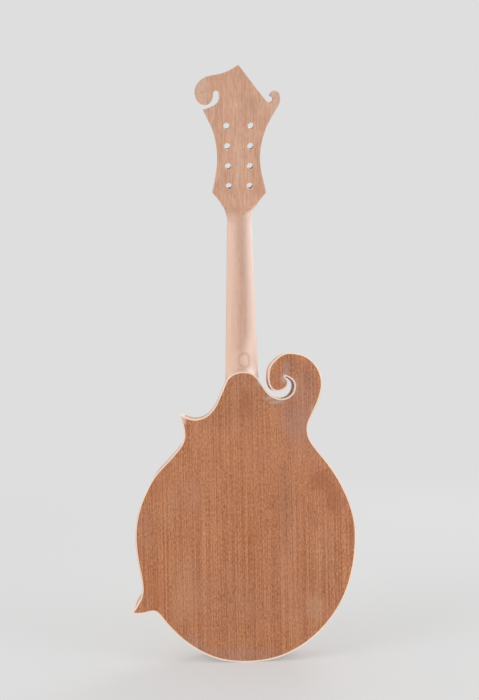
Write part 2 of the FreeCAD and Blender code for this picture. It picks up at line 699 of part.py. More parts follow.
def side_dot_cylinders():
    """Dots let into the bass side's binding."""
    dots = []
    for x, distance in dot_places():
        if x > 0:
            continue
        floor = Vector(board_half_width(distance) - SIDE_DOT_DEPTH, BOARD_THICKNESS / 2, -distance)
        dots.append(Part.makeCylinder(SIDE_DOT_RADIUS, SIDE_DOT_DEPTH, floor, Vector(1, 0, 0)))
    return dots


def fret_tang(distance, reach, top):
    half = FRET_TANG / 2
    low = BOARD_THICKNESS - FRET_TANG_DEPTH
    return box(-reach, reach, low, top, -distance - half, -distance + half)


def fret(number):
    """A T-shaped fret: a half-round crown over a tang that sits in the board's slot."""
    distance = fret_distance(number)
    half = board_half_width(distance)
    reach = half - BOARD_BINDING
    base = BOARD_THICKNESS
    left = Vector(-half, base, -distance - FRET_CROWN / 2)
    right = Vector(-half, base, -distance + FRET_CROWN / 2)
    top = Vector(-half, base + FRET_HEIGHT, -distance)
    wire = Part.Wire([Part.Arc(left, top, right).toShape(), Part.LineSegment(right, left).toShape()])
    crown = Part.Face(wire).extrude(Vector(2 * half, 0, 0))
    return crown.fuse(fret_tang(distance, reach, base))


def fret_slots():
    slots = []
    for number in range(1, FRET_COUNT + 1):
        distance = fret_distance(number)
        half = board_half_width(distance) - BOARD_BINDING
        slots.append(fret_tang(distance, half, BOARD_THICKNESS + FRET_HEIGHT))
    return Part.makeCompound(slots)


def fingerboard():
    board = prism(board_plan(BOARD_BINDING), 0, BOARD_THICKNESS)
    board = board.cut(fret_slots()).cut(Part.makeCompound(dot_cylinders()))
    return placed_on_neck(board)


def fingerboard_binding():
    strip = prism(board_plan(0), 0, BOARD_THICKNESS)
    strip = strip.cut(prism(board_plan(BOARD_BINDING), 0, BOARD_THICKNESS))
    return placed_on_neck(strip.cut(Part.makeCompound(side_dot_cylinders())))


def fingerboard_support(over_top):
    """The riser between the arched top and the part of the fingerboard that runs over the body."""
    start = -JOINT_Z / math.cos(math.radians(NECK_ANGLE))
    over_body = polygon([(-60, -start), (60, -start), (60, -FAR), (-60, -FAR)])
    plan = board_plan(BOARD_BINDING).common(over_body)
    riser = placed_on_neck(prism(plan, -30, 0))
    riser = riser.cut(box(-60, 60, -60, 60, JOINT_Z, 0))
    return main_solid(riser.common(over_top).cut(dovetail(GLUE_GAP)))


# ---- Nut -----------------------------------------------------------------------------------------
def string_places():
    """x of each string at the nut, in four courses of two."""
    places = []
    for course in range(4):
        centre = -STRING_SPREAD / 2 + COURSE_GAP / 2 + course * (STRING_SPREAD - COURSE_GAP) / 3
        places += [centre - COURSE_GAP / 2, centre + COURSE_GAP / 2]
    return places


def nut():
    half = NUT_WIDTH / 2
    profile = [(0, 0), (NUT_HEIGHT, 0), (NUT_HEIGHT - NUT_FALL, NUT_THICKNESS), (0, NUT_THICKNESS)]
    bone = side_prism(profile, half)
    for x in string_places():
        start = Vector(x, NUT_HEIGHT, -NUT_THICKNESS)
        slot = Part.makeCylinder(STRING_SLOT / 2, 3 * NUT_THICKNESS, start, Vector(0, -STRING_FALL, 1))
        bone = bone.cut(slot)
    return placed_on_neck(bone)


# ---- Truss rod -----------------------------------------------------------------------------------
def hexagon(across_flats, length, start, depth):
    corner = across_flats / math.sqrt(3)
    corners = []
    for number in range(6):
        turn = math.radians(60 * number)
        corners.append(Vector(corner * math.cos(turn), corner * math.sin(turn) - depth, -start))
    return Part.Face(Part.makePolygon(corners + corners[:1])).extrude(Vector(0, 0, -length))


def truss_rod_adjuster():
    """The turning rod with its hexagon nut and the socket for a key."""
    top = Vector(0, -ROD_DEPTH, ROD_START - NUT_LENGTH / 2)
    rod = Part.makeCylinder(ROD_RADIUS, top.z + ROD_LENGTH - ROD_HEAD_GAP, top, Vector(0, 0, -1))
    head = hexagon(NUT_HEX, NUT_LENGTH, -ROD_START, ROD_DEPTH)
    key = hexagon(KEY_HEX, KEY_DEPTH, -ROD_START, ROD_DEPTH)
    return placed_on_neck(rod.fuse(head).cut(key))


def truss_rod_anchor():
    """The bar behind the rod, with the end block at each of its ends."""
    half = ROD_BLOCK_WIDTH / 2
    bar = box(-half, half, ROD_BAR_TOP - ROD_BAR_HEIGHT, ROD_BAR_TOP, -ROD_LENGTH, -ROD_HEAD_GAP)
    blocks = []
    for end in (-ROD_LENGTH, -ROD_HEAD_GAP - ROD_BLOCK_LENGTH):
        blocks.append(box(-half, half, ROD_BAR_TOP, ROD_BLOCK_FACE, end, end + ROD_BLOCK_LENGTH))
    body = bar.fuse(blocks)
    start = Vector(0, -ROD_DEPTH, ROD_LENGTH)
    bore = Part.makeCylinder(ROD_RADIUS + ROD_CLEARANCE, 3 * ROD_LENGTH, start, Vector(0, 0, -1))
    return placed_on_neck(body.cut(bore))


def rod_filler():
    """The wooden strip over the rod, which lies flush with the neck's face."""
    half = ROD_BLOCK_WIDTH / 2
    return placed_on_neck(box(-half, half, ROD_BLOCK_FACE, 0, -ROD_LENGTH, 0))


def on_veneer(shape):
    """Moves a shape drawn at the nut line onto the front of the headstock's veneer."""
    moved = shape.copy()
    moved.translate(Vector(0, HEAD_THICKNESS + VENEER_THICKNESS, 0))
    return placed_on_head(moved)


def cover_plan():
    """A bell outline: straight at the nut, rounded at the far end."""
    half = COVER_WIDTH / 2
    shoulder = COVER_LENGTH * COVER_SHOULDER
    knots = [(half, 0, 90), (half * COVER_WAIST, shoulder, 100), (0, COVER_LENGTH, 180),
             (-half * COVER_WAIST, shoulder, 260), (-half, 0, 270)]
    base = Part.LineSegment(Vector(-half, 0, 0), Vector(half, 0, 0)).toShape()
    return closed_face(run_edges(knots) + [base])


def cover_screw_solids():
    screws = []
    for x, along in SCREW_PLACES:
        top = Vector(x, COVER_THICKNESS, along)
        shank = Part.makeCylinder(SCREW_RADIUS, SCREW_LENGTH, top, Vector(0, -1, 0))
        under_head = top - Vector(0, SCREW_HEAD_HEIGHT, 0)
        head = Part.makeCone(SCREW_RADIUS, SCREW_HEAD, SCREW_HEAD_HEIGHT, under_head, Vector(0, 1, 0))
        screws.append(shank.fuse(head))
    return screws


def screw_holes():
    return Part.makeCompound([on_veneer(screw) for screw in cover_screw_solids()])


def truss_rod_cover():
    plate = prism(cover_plan(), 0, COVER_THICKNESS)
    for screw in cover_screw_solids():
        plate = plate.cut(screw)
    return on_veneer(plate)


def screw_slot(x, along):
    half = SCREW_SLOT_WIDTH / 2
    low = COVER_THICKNESS - SCREW_SLOT_DEPTH
    return box(x - SCREW_HEAD, x + SCREW_HEAD, low, COVER_THICKNESS + 1, along - half, along + half)


def cover_screws():
    screws = []
    for screw, (x, along) in zip(cover_screw_solids(), SCREW_PLACES):
        screws.append(on_veneer(screw.cut(screw_slot(x, along))))
    return screws


# ---- Assembly ------------------------------------------------------------------------------------
def plate_pieces():
    return {"back_plate": back_plate(), "top_plate": top_plate(),
            "back_binding": back_binding(), "top_binding": top_binding()}


def block_pieces():
    return {"head_block": main_solid(head_block()), "scroll_block": main_solid(block(SCROLL_BLOCK)),
            "tail_block": main_solid(block(TAIL_BLOCK))}


def point_pieces():
    """At each point a block inside the ribs and a protector that closes the tip."""
    pieces = {}
    for name, point, inner, plan in (("upper", UPPER_POINT, INNER_UPPER, UPPER_BLOCK),
                                     ("lower", LOWER_POINT, INNER_LOWER, LOWER_BLOCK)):
        cap = main_solid(point_cap(point, inner))
        pieces[name + "_point_protector"] = cap
        pieces[name + "_point_block"] = main_solid(block(plan).cut(cap))
    return pieces


def split_by_sector(ring, prefix, names):
    """The pieces of a ring, one in each named sector; what is left over is the long bass piece."""
    pieces = {}
    rest = main_solid(ring)
    for name in names:
        pieces[prefix + name] = main_solid(ring.common(sector(name)))
        rest = main_solid(rest.cut(sector(name)))
    pieces[prefix + "bass"] = rest
    return pieces


def rim_pieces(blocks):
    treble = ["treble_upper", "treble_middle", "treble_lower"]
    pieces = split_by_sector(rim_ring(), "rib_", treble + ["scroll_slot"])
    back_ring = lining_ring(BACK_INSIDE_Y, BACK_INSIDE_Y + LINING_HEIGHT, blocks)
    top_ring = lining_ring(TOP_INSIDE_Y - LINING_HEIGHT, TOP_INSIDE_Y, blocks)
    pieces.update(split_by_sector(back_ring, "back_lining_", treble))
    pieces.update(split_by_sector(top_ring, "top_lining_", treble))
    return pieces


def top_fittings():
    """What is fitted to the arch of the top: the bars below it and the fingerboard's riser above it."""
    inside_arch = arched_half_space(TOP_INSIDE_Y, TOP_ARCH - PLATE_CENTRE + PLATE_EDGE)
    outside_arch = arched_half_space(TOP_EDGE_Y, TOP_ARCH)
    return {"tone_bar_bass": tone_bar(1, inside_arch), "tone_bar_treble": tone_bar(-1, inside_arch),
            "fingerboard_support": fingerboard_support(outside_arch)}


def neck_pieces():
    ear_left, ear_corner, ear_right = headstock_ears()
    return {"neck": neck(), "headstock_ear_left": ear_left, "headstock_ear_corner": ear_corner,
            "headstock_ear_right": ear_right, "headstock_veneer": headstock_veneer(), "nut": nut(),
            "truss_rod_adjuster": truss_rod_adjuster(), "truss_rod_anchor": truss_rod_anchor(),
            "truss_rod_filler": rod_filler(), "truss_rod_cover": truss_rod_cover(),
            "cover_screws": Part.makeCompound(cover_screws())}


def board_pieces():
    frets = [placed_on_neck(fret(number)) for number in range(1, FRET_COUNT + 1)]
    return {"fingerboard": fingerboard(), "fingerboard_binding": fingerboard_binding(),
            "frets": Part.makeCompound(frets),
            "position_dots": Part.makeCompound([placed_on_neck(dot) for dot in dot_cylinders()]),
            "side_dots": Part.makeCompound([placed_on_neck(dot) for dot in side_dot_cylinders()])}


def build():
    """Every piece by its node's name."""
    pieces = plate_pieces()
    pieces.update(block_pieces())
    pieces.update(point_pieces())
    blocks = [shape for name, shape in pieces.items() if name.endswith("_block")]
    pieces.update(rim_pieces(blocks))
    pieces.update(top_fittings())
    pieces.update(neck_pieces())
    pieces.update(board_pieces())
    return pieces


def write(pieces):
    os.makedirs("parts", exist_ok=True)
    for name, shape in pieces.items():
        shape.exportStep("parts/" + name + ".step")


write(build())
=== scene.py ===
"""Studio scene of an unfinished scroll-bodied mandolin seen from behind. Lengths are in metres."""
import json
import math

import bpy
from mathutils import Matrix, Vector


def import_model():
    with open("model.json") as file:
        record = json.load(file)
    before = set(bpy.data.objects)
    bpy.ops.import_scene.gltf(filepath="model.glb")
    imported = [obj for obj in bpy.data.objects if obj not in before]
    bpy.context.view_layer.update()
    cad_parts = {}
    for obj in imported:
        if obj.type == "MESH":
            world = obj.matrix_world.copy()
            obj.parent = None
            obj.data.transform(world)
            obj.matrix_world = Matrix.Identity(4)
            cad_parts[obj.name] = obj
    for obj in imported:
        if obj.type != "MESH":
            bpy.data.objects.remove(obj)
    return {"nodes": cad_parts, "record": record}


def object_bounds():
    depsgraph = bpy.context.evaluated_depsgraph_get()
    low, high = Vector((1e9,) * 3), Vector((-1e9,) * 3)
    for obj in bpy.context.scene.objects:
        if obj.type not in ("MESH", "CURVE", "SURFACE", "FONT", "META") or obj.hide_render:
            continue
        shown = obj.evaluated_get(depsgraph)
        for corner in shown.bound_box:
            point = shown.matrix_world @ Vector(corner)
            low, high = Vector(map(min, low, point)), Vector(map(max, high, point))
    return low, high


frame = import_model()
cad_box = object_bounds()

NODES = frame["nodes"]


# ---- Shader building -------------------------------------------------------------------------------
def tone(red, green, blue):
    """A colour written from 0 to 255, as the linear values that a shader takes."""
    values = []
    for value in (red, green, blue):
        share = value / 255
        values.append(share / 12.92 if share <= 0.04045 else ((share + 0.055) / 1.055) ** 2.4)
    return (*values, 1.0)


def add(tree, kind, inputs, **settings):
    """A new node; an input is either a value or another node's output."""
    node = tree.nodes.new(kind)
    for name, value in settings.items():
        setattr(node, name, value)
    for key, value in inputs.items():
        if isinstance(value, bpy.types.NodeSocket):
            tree.links.new(value, node.inputs[key])
        else:
            node.inputs[key].default_value = value
    return node


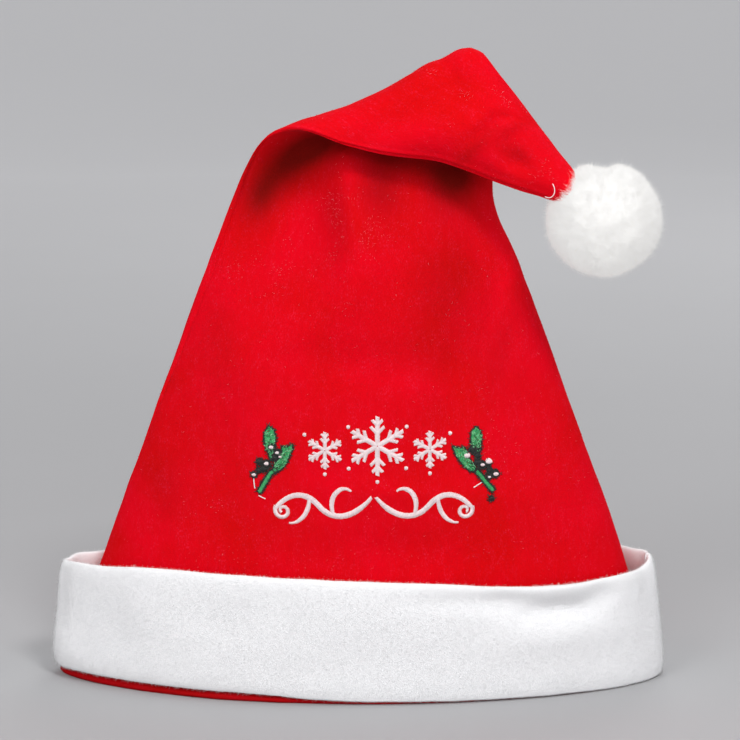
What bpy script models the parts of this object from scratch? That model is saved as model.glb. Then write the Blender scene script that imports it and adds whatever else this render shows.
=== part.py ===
"""Santa hat of red velour that stands on its turned-up white plush cuff.

The upper third of the red cone is folded over to the front and hangs to the right, and a white
pompom is sewn to its tip. Metres, +Z up, the hat's front faces -Y. The origin is on the surface
that the hat stands on, at the middle of the cuff's footprint.
"""

import math
import random
from collections import namedtuple

import bmesh
import bpy
import numpy as np
from mathutils import Vector

MM = 0.001

# Driving dimensions
WALL = 2.0 * MM                   # velour with its backing
SEAM = 3.4 * MM                   # cloth at the two side creases, where it is doubled
CUFF_THICKNESS = 4.0 * MM         # doubled plush
GAP = 0.3 * MM                    # between pieces that touch
TIP_END = 352 * MM                # where the gathered tip is sewn off
HOLLOW_END = 334 * MM             # how far the cone is hollow
LEFT_CREASE = 1.45                # 1 is a round end of the section, and more is a sharper one
RIGHT_CREASE = 1.15

# The cone before it is folded: where its section starts and ends, and its depth each way
Section = namedtuple("Section", "height left right front back")
SECTIONS = [Section(*(value * MM for value in row)) for row in (
    (0, -129.8, 129.5, 44.0, 44.0),
    (48, -114.0, 116.6, 38.0, 38.0),
    (130, -83.3, 87.0, 31.0, 31.0),
    (180, -65.2, 68.6, 27.0, 27.0),
    (213, -52.0, 56.3, 24.0, 24.0),
    (240, -38.5, 55.8, 21.0, 22.0),
    (266, -18.8, 51.2, 16.0, 19.0),
    (290, -2.8, 42.2, 11.0, 16.0),
    (320, 3.8, 29.6, 8.0, 12.0),
    (345, 9.5, 20.0, 6.0, 9.0),
    (366, 12.0, 14.5, 3.0, 4.0),
)]

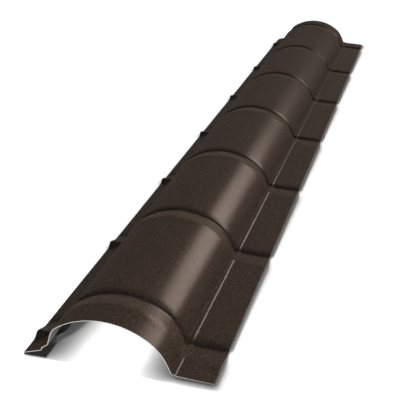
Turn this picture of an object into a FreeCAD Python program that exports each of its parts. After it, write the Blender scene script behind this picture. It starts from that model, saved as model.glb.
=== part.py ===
import FreeCAD, Part
import math
import os

# Roof ridge cap: one formed sheet. A half-round barrel is pressed with a row of equal
# steps, with a hooked flange on its left and a plain flange on its right.
# X is across the cap, Y along it with the near end at -Y, Z up from the floor it lies on.

doc = FreeCAD.newDocument("roof_ridge_cap")

# Driving dimensions, in millimetres and degrees
dimensions = [
    ("sheet_thickness", 1.0),
    ("step_count", 7),
    ("pitch", 305.0),
    ("front_length", 86.0),
    ("tail_length", 54.0),
    ("ramp_length", 44.0),
    ("rib_rise_length", 11.0),
    ("crown_height", 72.5),
    ("crown_radius", 117.0),
    ("shoulder_start_angle", 35.0),
    ("left_shoulder_radius", 24.0),
    ("right_shoulder_radius", 72.0),
    ("left_side_height", 16.0),
    ("right_side_height", 14.0),
    ("foot_radius", 3.0),
    ("bend_radius", 1.3),
    ("hook_width", 34.5),
    ("hook_web_height", 0.6),
    ("left_flange_width", 28.0),
    ("left_flange_rise", 5.6),
    ("notch_run", 1.2),
    ("notch_rise", 4.6),
    ("left_ledge_width", 5.2),
    ("left_ledge_rise", 6.0),
    ("right_ledge_width", 1.0),
    ("right_ledge_rise", 0.6),
    ("ledge_edge_run", 2.2),
    ("ledge_edge_rise", 1.6),
    ("right_flange_width", 55.0),
    ("right_flange_rise", 3.2),
    ("barrel_step", 4.4),
    ("left_foot_step", 4.0),
    ("left_edge_step", 7.5),
    ("right_flange_step", 2.6),
]
sheet = doc.addObject("Spreadsheet::Sheet", "Dimensions")
for row, (alias, value) in enumerate(dimensions, start=1):
    sheet.set("A%d" % row, alias)
    sheet.set("B%d" % row, str(value))
    sheet.setAlias("B%d" % row, alias)
doc.recompute()


def size(alias):
    return float(sheet.get(alias))


half_sheet = size("sheet_thickness") / 2
shoulder_start = math.radians(size("shoulder_start_angle"))

# Two arcs whose ends lie closer than this run straight into each other
meeting_gap = 0.001


# Shoulder and foot of one side of the barrel, as distances out from its axis.
# The shoulder arc leaves the crown arc at the start angle and ends in a straight side.
def barrel_side(shoulder_radius, side_height, foot_z, lift):
    crown_radius = size("crown_radius") + lift
    radius = shoulder_radius + lift
    crown_center_z = size("crown_height") - size("crown_radius")
    join_out = crown_radius * math.sin(shoulder_start)
    join_z = crown_center_z + crown_radius * math.cos(shoulder_start)
    drop = join_z - foot_z - side_height
    slope = math.acos(math.cos(shoulder_start) - drop / radius)
    reach = radius * math.tan((slope - shoulder_start) / 2)
    corner_out = join_out + reach * math.cos(shoulder_start)
    corner_z = join_z - reach * math.sin(shoulder_start)
    foot_out = corner_out + (corner_z - foot_z) / math.tan(slope)
    return (corner_out, corner_z, radius), (foot_out, foot_z, size("foot_radius"))


def left_side(share):
    edge_top_z = half_sheet + 2 * size("bend_radius") + size("hook_web_height")
    notch_z = edge_top_z + size("left_flange_rise") + size("left_foot_step") * share
    ledge_z = notch_z + size("notch_rise")
    foot_z = ledge_z + size("left_ledge_rise")
    side = barrel_side(size("left_shoulder_radius"), size("left_side_height"), foot_z,
                       size("barrel_step") * share)
    return side, ledge_z, notch_z


def right_side(share):
    edge_z = half_sheet + size("right_flange_step") * share
    flange_top_z = edge_z + size("right_flange_rise")
    ledge_z = flange_top_z + size("ledge_edge_rise")
    foot_z = ledge_z + size("right_ledge_rise")
    side = barrel_side(size("right_shoulder_radius"), size("right_side_height"), foot_z,
                       size("barrel_step") * share)
    return side, ledge_z, flange_top_z, edge_z


# The flanges start where the barrel is widest, at the top of a step, and run straight
# along the cap. The axis is placed so that the whole cap is centred on X.
widest_left_foot = left_side(1)[0][1][0]
widest_right_foot = right_side(1)[0][1][0]
left_ledge_out = widest_left_foot + size("foot_radius") + size("left_ledge_width")
notch_out = left_ledge_out + size("notch_run")
left_edge_out = notch_out + size("left_flange_width")
right_ledge_out = widest_right_foot + size("foot_radius") + size("right_ledge_width")
flange_top_out = right_ledge_out + size("ledge_edge_run")
right_edge_out = flange_top_out + size("right_flange_width")
axis_x = (left_edge_out + half_sheet - right_edge_out) / 2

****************

■ TASK DIRECTIONS
Copy verbatim the line that contains "blocks = [shape", the line that contains "before = set(bpy.data.objects)", and all lines between them.

■ TASK ANSWER
    blocks = [shape for name, shape in pieces.items() if name.endswith("_block")]
    pieces.update(rim_pieces(blocks))
    pieces.update(top_fittings())
    pieces.update(neck_pieces())
    pieces.update(board_pieces())
    return pieces


def write(pieces):
    os.makedirs("parts", exist_ok=True)
    for name, shape in pieces.items():
        shape.exportStep("parts/" + name + ".step")


write(build())
=== scene.py ===
"""Studio scene of an unfinished scroll-bodied mandolin seen from behind. Lengths are in metres."""
import json
import math

import bpy
from mathutils import Matrix, Vector


def import_model():
    with open("model.json") as file:
        record = json.load(file)
    before = set(bpy.data.objects)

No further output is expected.